Seasonality Analysis Using ACF and PACF

library(forecast)
## Warning: package 'forecast' was built under R version 4.4.2
## Registered S3 method overwritten by 'quantmod':
##   method            from
##   as.zoo.data.frame zoo
# Convert Global_Sales to a time series object for analysis
ts_data <- ts(sales_tsibble$Global_Sales, frequency = 1)  # Annual frequency

# Plot ACF and PACF
Acf(ts_data, main = "Autocorrelation Function (ACF) of Global Sales")

Pacf(ts_data, main = "Partial Autocorrelation Function (PACF) of Global Sales")

Interpretation of the ACF:

  • Initial Lag: A positive autocorrelation at the first lag might indicate that sales in a given year are influenced by the previous year’s sales. This suggests that a strong sales year might set the stage for another strong sales year.

  • Declining Correlation: A gradual decrease in the correlation suggests that the influence of past sales diminishes over time, indicating a lack of a consistent annual pattern across the entire time frame.

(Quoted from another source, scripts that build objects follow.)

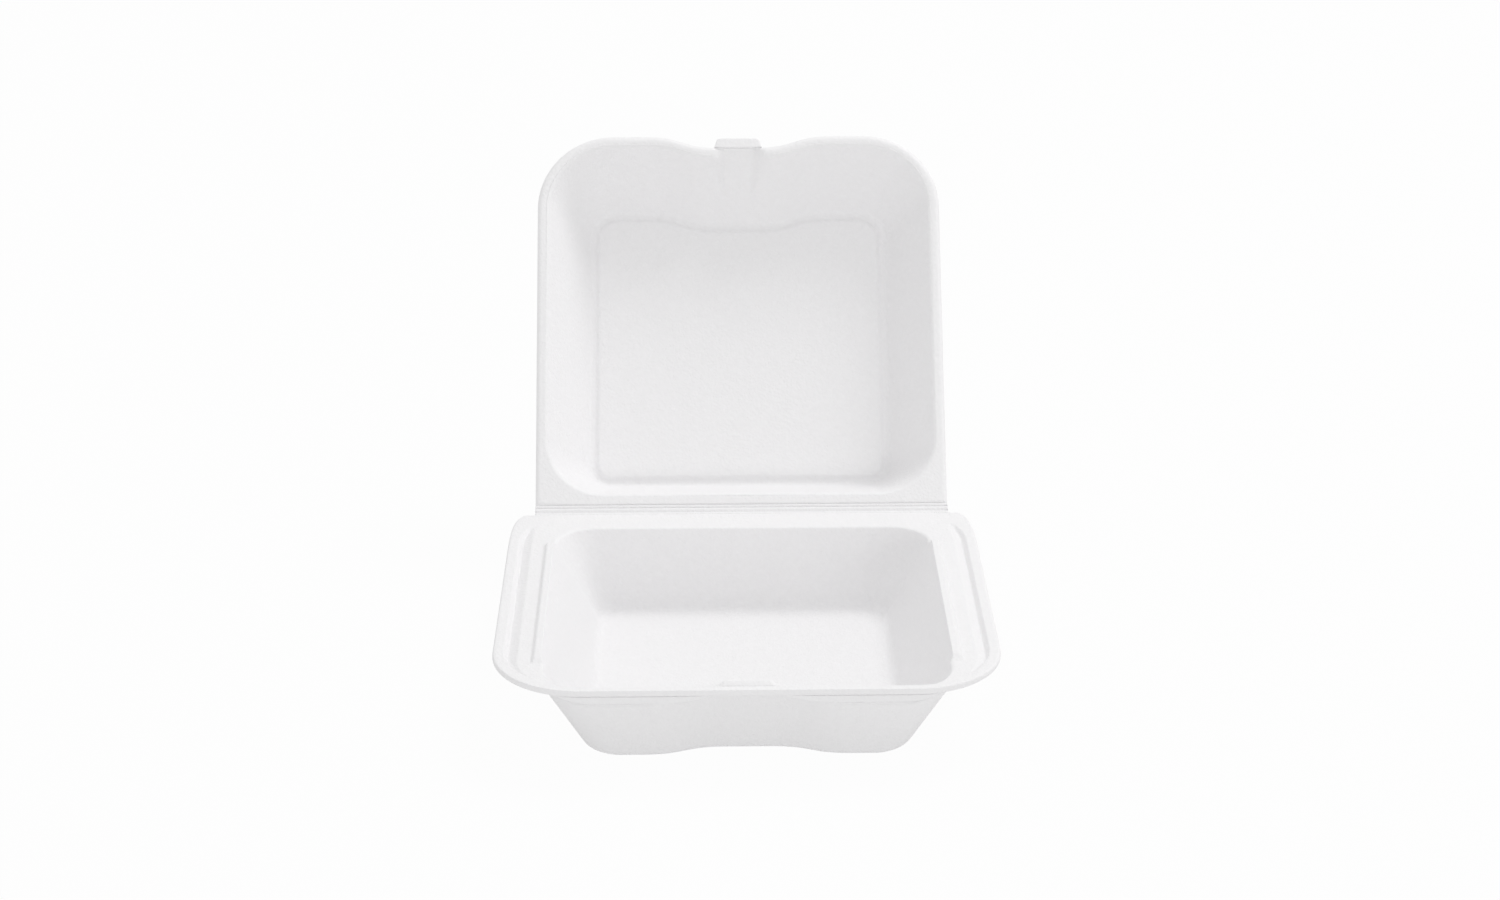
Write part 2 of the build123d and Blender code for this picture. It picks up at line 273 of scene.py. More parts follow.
def tray_place(p):
    """Sheet to open box for the tray: half a turn about Z, flange top just under the hinge axis."""
    return AXIS + np.column_stack([-p[:, 0], -p[:, 1], p[:, 2] - CLEAR / 2])


def lid_place(p):
    """Sheet to open box for the lid, which leans back from upright."""
    a = math.radians(90 - LID_LEAN)
    y, z = p[:, 1], p[:, 2] - CLEAR / 2
    return AXIS + np.column_stack([p[:, 0], y * math.cos(a) - z * math.sin(a),
                                   y * math.sin(a) + z * math.cos(a)])


# %% [markdown]
# ## The tray's flange
#
# The flange carries most of the small forms: a V-shaped gutter inside the rim that runs out to a point
# at the rear corners, two low ribs beside the mouth that locate the lid, and in the middle of the
# front a catch with a sloped face and the shallow mark of a slot. Each is a height over the flat
# sheet, found from the distance to its own lines. A soft minimum rounds the edges as the mould does.

# %% Heights over the flange
def soft_min(values, k):
    """Smallest of several arrays, with its corners rounded over about k."""
    values = np.array(values)
    low = values.min(axis=0)
    return low - k * np.log(np.exp(-(values - low) / k).sum(axis=0))


def rim_distance(x, y):
    """How far a point lies inside the rim, whose rear corners are rounded where the gutter ends."""
    x = np.abs(x)
    plain = np.minimum(RIM_HALF - x, RIM_FRONT - y)
    rear_x = RIM_HALF - RIM_REAR_CORNER
    rear = RIM_REAR_CORNER - np.hypot(x - rear_x, y - RIM_REAR_CORNER)
    front = RIM_CORNER - np.hypot(x - RIM_CORNER_X, y - RIM_CORNER_Y)
    plain = np.where((x > rear_x) & (y < RIM_REAR_CORNER), rear, plain)
    return np.where((x > RIM_CORNER_X) & (y > RIM_CORNER_Y), front, plain)


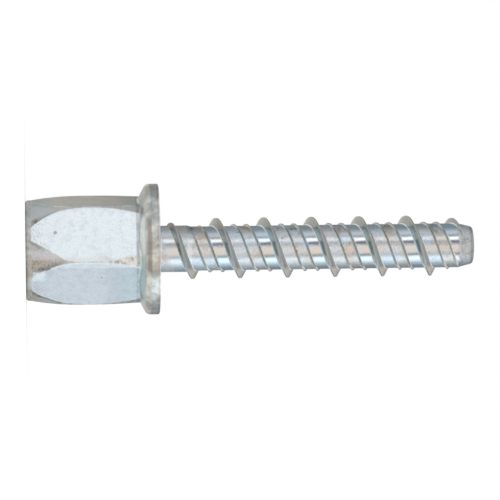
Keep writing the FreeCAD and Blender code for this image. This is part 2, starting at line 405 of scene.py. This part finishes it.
# %% Masks of the shank
CORE_RADIUS = 2.83 * MM
LOW_CREST_RADIUS = 3.08 * MM
HIGH_CREST_RADIUS = 3.88 * MM

on_thread = ramp_between(radius, CORE_RADIUS + 0.03 * MM, CORE_RADIUS + 0.15 * MM)
on_high_thread = ramp_between(radius, LOW_CREST_RADIUS - 0.03 * MM, LOW_CREST_RADIUS + 0.12 * MM)
on_high_crest = ramp_between(radius, HIGH_CREST_RADIUS - 0.22 * MM, HIGH_CREST_RADIUS - 0.08 * MM)
on_head_flank = overlap(on_thread, ramp_between(tilt_up, -0.35, -0.65))
on_tip_flank = overlap(on_thread, ramp_between(tilt_up, 0.35, 0.65))
past_neck = ramp_between(height, BEARING_HEIGHT + 2.5 * MM, BEARING_HEIGHT + 3.5 * MM)
near_low_threads = overlap(past_neck, ramp_between(from_low_thread, 0.055, 0.020))
on_low_crest = overlap(near_low_threads,
                       ramp_between(radius, CORE_RADIUS + 0.08 * MM, CORE_RADIUS + 0.18 * MM))
before_high_thread = window(between_threads, 0.70, 0.95, 0.05)
after_high_thread = outside(before_high_thread)
between_low_threads = window(between_threads, 0.40, 0.60, 0.04)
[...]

  • Long-Term Independence: The autocorrelation levels off at zero, implying that sales in one year become less dependent on those of previous years, except in the short term.

Interpretation of the PACF:

  • First Lag: A significant partial autocorrelation at the first lag suggests that the previous year’s sales have a notable impact on current sales. This may indicate market momentum or consumer loyalty to popular franchises or platforms.

  • Subsequent Lags: Lack of significant partial autocorrelation at higher lags suggests that past years beyond the previous one don’t strongly impact the current year, pointing to an AR(1) process where future sales are primarily influenced by the immediately preceding year’s sales.

Implications for Modeling:

The ACF and PACF results suggest that an autoregressive model of order 1 (AR(1)) could be appropriate, where each year’s sales depend on the sales of the preceding year.